Cropped in it’s not super sharp but it’s pretty obvious where the Strip is. It’s almost unbelievable that this image was captured from a couple of hundred miles out in space!
Can The Luxor Light Be Seen From Space?
Although there are millions of lights on the Vegas Strip, one is guaranteed to catch your eye.
Even if you didn’t know what it was called, you’d probably still recognize the larger-than-life black glass pyramid that is the Luxor Hotel & Casino. The Luxor is lined on each side with color-changing LED lights which help the dark building stand out at night.
But the brightest light in Vegas – and, coincidentally, the strongest beam of light in the world – is the Luxor sky beam. Atop the Luxor, concentrated xenon lights are reflected by mirrors to shine directly up into space.
Anyone or anything orbiting the earth would have no trouble seeing the Luxor beam from space.

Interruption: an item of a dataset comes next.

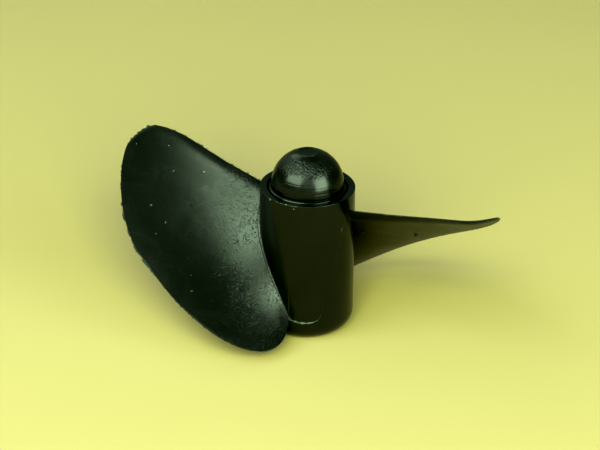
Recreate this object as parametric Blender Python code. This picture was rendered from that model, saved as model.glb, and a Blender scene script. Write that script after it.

On earth, this beam can be seen from up to 275 miles away on clear nights. For reference, this means the sky beam alone could be seen from an airplane flying over Los Angeles. This sky beam is visible starting at dusk, when it comes on automatically after a series of strobes that warn nearby pilots.
Although not nearly as bright as the sky beam, the lights of Harry Reid International Airport (LAS) and Nellis Air Force Base nearby are a part of the overall glow of the Las Vegas lights. In fact, when Las Vegas is viewed from above, the airstrips (obviously brightly lit areas) appear dark in comparison to the rest of the city’s lights (see satellite image above).
There are over 30 casinos on the Strip alone, with more on nearby streets, and dozens of hotels, motels, and resorts adding to the nightly glow. It’s no wonder Sin City can be seen from the dark reaches of space.
When you picture Las Vegas, the bright, colorful lights are probably the first thing that comes to mind. The city is well known for being a 24-hour entertainment hub, and this is only accomplished with the use of artificial light – and a lot of it!
Thanks to these lights, not only can Las Vegas be seen from space, but it is also easy to recognize at night from aircraft passing overhead in the general vicinity.